With the earlier steps all about reflection, awareness, creation and action, this step is more about witnessing and making choices. Here you will witness your progress, the new action steps that are turning into behaviors and transforming into habits. The integration of these new habits sparks a need to witness these changes and continue to look inward at your change process in order to feel as though you are leading yourself. When an action step was first created as a part of the goal that supported your vision, you had to really plan, work at it, convince yourself, deal with resistance and build resilience. Once all of that hard work is done, the action step turns into a behavior and then into a habit. Once this new habit is formed, it becomes automatic.

When you no longer have to work at it or try really hard or force yourself to do this action step, you know that you’ve integrated this behavior as a habit. When you keep your pace steady, it is more likely to deeply integrate and you can experience how automatic it feels. When working in my practice, one of the first areas that many people struggle with when it comes to emotional eating is fear that they won’t be able to eat what they want to eat. They fear that they will have to give up the foods that brings them pleasure. They recognize the struggle, but fear the change. If the vision is having a healthy relationship with food, we break it down and start with goals.

One example of goal, would be to get adequate nourishment. No matter what else they choose to put in their mouths, start with increasing vegetable intake, preferably leafy greens by one serving per day. This change is often met with resistance, they bought it but it went bad, they don’t know how to prepare it, they don’t like it… Once we work through the resistance and find tasty recipes and the vegetables that they find satisfying, they have to work at it. They have to create plans for when they are going to eat their leafy greens. They have to do some preparation to ensure they eat it and keep a log to ensure this happens. Then they notice changes they are experiencing within their bodies such as improved digestion, more energy, or feeling inspired to make other healthy choices. Through this evaluation they feel empowered and also notice certain general food cravings diminishing. Then one day it happens, they just do it. It becomes part of the routine, part of meal prepping, part of what they purchase at the store. Eating a leafy green every day has become a habit.

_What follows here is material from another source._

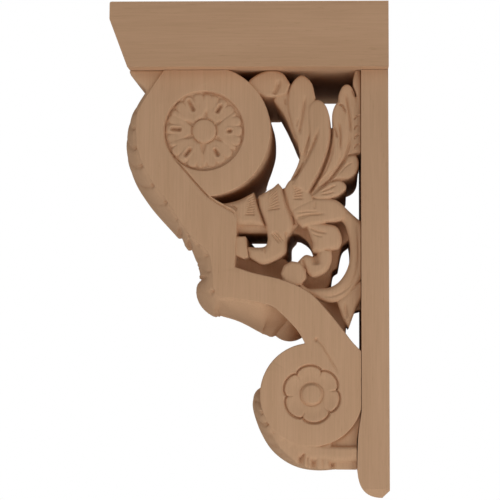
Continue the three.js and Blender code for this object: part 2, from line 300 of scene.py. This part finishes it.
def lower_rosette():
    """Height of the plain six-lobed flower on the lower drum."""
    radius, angle = polar(FLOWER)
    tip = np.full_like(radius, FLOWER_REACH)
    for low, high in zip(FLOWER_NOTCHES[:-1], FLOWER_NOTCHES[1:]):
        share = ((angle - low) % 360) / (high - low)
        lobe = NOTCH_RADIUS + LOBE_RISE * np.sqrt(np.sin(math.pi * np.clip(share, 0, 1)) + 1e-6)
        tip = np.where(share <= 1, lobe, tip)
    edge = tip - radius
    line = -2.6 * bell(edge + 0.2, 0.6)
    dish = np.where(edge > 0, -0.35 - 1.15 * ease(edge / 8), 0.0)
    button = 1.5 * ease((FLOWER_BUTTON + 0.6 - radius) / 1.6)
    centre = np.where(radius < FLOWER_BUTTON + 1, button, 0.0)
    ring = -0.9 * bell(radius - FLOWER_BUTTON - 0.9, 0.6)
    folds = np.zeros_like(radius)
    for notch in FLOWER_NOTCHES[:-1]:
        away = radius * np.radians(turned(angle, notch))
        folds -= 1.0 * bell(away, 0.6) * ease((radius - 10) / 5) * (edge > 0)
    return line + dish + centre + ring + folds


def scroll():
    """The flush band and its two drums, with the line where the band winds on to each drum."""
    crown = upper_rosette() + lower_rosette()
    groove([(144, 225.9), (142.6, 223.6), (135.2, 215.1), (127.7, 206.3), (120.6, 198.7)], 0.9, 2.0, (0, 0))
    groove([(120.6, 198.7), (116.3, 195.5), (109.6, 191.5), (103.6, 187.8), (102, 183)], 0.9, 1.2, (0, 0.3))
    groove([(48.5, 103.5), (45, 100), (42, 95), (39, 90), (35.5, 84), (33.5, 79)], 1.2, 1.0, (0.15, 0.3))
    groove([(49.5, 104.5), (47.5, 102)], 2.2, 1.4, (0.3, 0.3))
    band = outline(
        BAND_FRONT, BAND_UNDER, [(30, 70)], [(15, 80)], BAND_INSIDE[:1], BAND_INSIDE[1:],
        [(101, 184)], [(103, 190), (110, 193.5), (120, 199.5), (127, 206)], [(124, 286)],
    )
    for form in (band, disc(UPPER_DRUM, UPPER_RADIUS), disc(LOWER_DRUM, LOWER_RADIUS)):
        add_slab(form, 0.0, 0.7, crown)


def big_leaf():
    """The acanthus leaf between the upper drum and the plate: a ground and seven veined lobes."""
    groove([(55.6, 268), (57, 258), (59, 247), (60.3, 240)], 1.6, 1.7)
    groove([(60.5, 252), (61.8, 246)], 1.0, 0.9)
    groove([(46.5, 246), (49.5, 236), (55, 224), (61, 214), (65, 209)], 1.6, 2.2)
    groove([(48.6, 244), (52, 232), (58, 220), (64, 212)], 0.9, 1.2)
    groove([(38.6, 250), (38.3, 240), (40.5, 228), (45, 215), (49.5, 207), (54, 200)], 1.8, 4.6, (0.05, 0.2))
    groove([(37.5, 247), (35.5, 243), (34.2, 238)], 1.2, 2.0)
    groove([(33.4, 250), (32.3, 240), (32.3, 229)], 1.1, 1.6)
    groove([(36.5, 240), (38, 228), (42, 217), (48, 208)], 1.2, 1.4)
    groove([(33.5, 261.5), (30.8, 260), (28.6, 255)], 1.2, 2.2, (0.1, 0.3))
    groove([(28.8, 270), (27.5, 261), (25.8, 250), (25.5, 240)], 1.4, 1.7)
    groove([(25.6, 245), (26.3, 234), (29.5, 224), (35, 215.5), (41, 208.5), (50, 202)], 1.8, 2.6, (0.3, 0.2))
    groove([(24.3, 271), (22, 266)], 1.3, 1.7)
    for height in (253, 246.5, 240, 233.5):
        groove([(23.2, height - 2.6), (21.5, height), (18.8, height + 0.8)], 0.9, 1.3)
    groove([(30, 227.2), (25, 227), (20, 227.6)], 1.2, 1.7, (0.3, 0.05))
    groove([(24, 222), (29, 219), (34, 213)], 1.0, 0.8)
    groove([(28.5, 210.3), (34, 210.4), (40, 208.5)], 1.4, 1.9, (0.05, 0.3))
    groove([(35, 206.5), (40, 204), (46, 201.5)], 0.9, 1.2)
    groove([(36, 202), (41, 200.8), (46, 200)], 0.9, 1.0)

    ground = outline(
        [(70, 202), (66, 210), (60.5, 222), (60, 231), (64, 247), (66, 262), (60, 274)],
        [(51, 270), (47, 256), (40, 246)], [(36, 248), (31, 262), (22, 266)], [(15, 266)],
        [(15, 230)], [(22, 226), (24, 218), (34, 209)], [(36, 199)], [(54, 195)],
    )
    add_slab(ground, 4.2, 1.6)
    lobes = [
        (outline([(60, 229), (61.5, 237), (65, 248), (67.6, 262), (65.5, 274.5), (59, 281.2), (52, 276.5),
                  (49, 266)], [(53, 240)], [(57, 227)]), 2.4, 1.8),
        (outline([(65, 206), (57, 222), (53, 238), (54.3, 256), (51, 263), (46, 264), (41.5, 259),
                  (38.8, 248), (39, 236), (44, 221), (54, 201)]), 1.6, 1.8),
        (outline([(50, 205), (44, 216), (39, 228), (37.8, 241), (37.8, 255), (34.5, 262.5), (30, 261.5),
                  (27.6, 252), (28.6, 238), (34, 220)]), 2.6, 1.8),
        (outline([(34, 259), (33.5, 268), (30, 274.5), (25, 273.5), (21, 262), (22, 244), (27, 226),
                  (33, 222)]), 3.0, 1.9),
        (outline([(22, 286), (24, 276), (21.5, 266), (24.5, 250), (25.5, 236), (24, 229)], [(15, 229)],
                 [(15, 286)]), 3.2, 1.6),
        (outline([(29, 224), (26, 227), (21.5, 226), (20, 220), (23, 213.5), (30, 210), (40, 209)]),
         2.8, 1.9),
        (outline([(40, 208.5), (34, 210), (29.3, 207.5), (29, 203.5), (36, 198.5), (46, 197), (52, 199)]),
         2.4, 1.9),
    ]
    for form, recess, edge in lobes:
        add_slab(form, recess, edge)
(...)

Once increased nourishment has integrated in this automatic way, we celebrate! The steady pace, practice and ultimate change happens and then they are leading themselves. They are making the choices, doing the inner focus and making decisions based on what they know their body needs to feel nourished and healthy and this translates to feeling strong, empowered and hopeful. While this small change does not heal emotional eating, it does create a shift, it is a step towards self-leadership and healthy habit forming that they desire, yet initially feared. When you break down change into doable, actionable steps, the change happens over time and it feels really good.

Here are some primary leadership skills and how to apply them to self-leadership as you continue to assess your progress and move forward:

Communication: how you talk to yourself is important, it is essential to be kind in your self-talk and focus on your strengths.

Motivation: giving yourself a reason to do the work and finding what inspires you to do is vital.

Be positive: giving yourself reasons to move forward with a positive and healthy mindset.

Being creative: finding solutions to tricky problems, (like charring broccoli and using a delicious sauce and making it taste AMAZING rather than mushy steamed broccoli) is extremely useful.

Giving feedback: doing this in a diplomatic way is essential as a leader, so being able to get real with yourself, or access the support person who will!

Responsibility: this is where you close the gap between knowing what to do and actually doing it.

When you lead yourself to the next place to begin and how to get there, you open yourself to these powerful shifts and new automatic habits that are healthy and desirable. When you rush, force or use punishment and deprivation as a strategy for change, you most likely won’t get very far. When you lead yourself with focus, determination and access any helpful support, you open yourself to living a life that you love.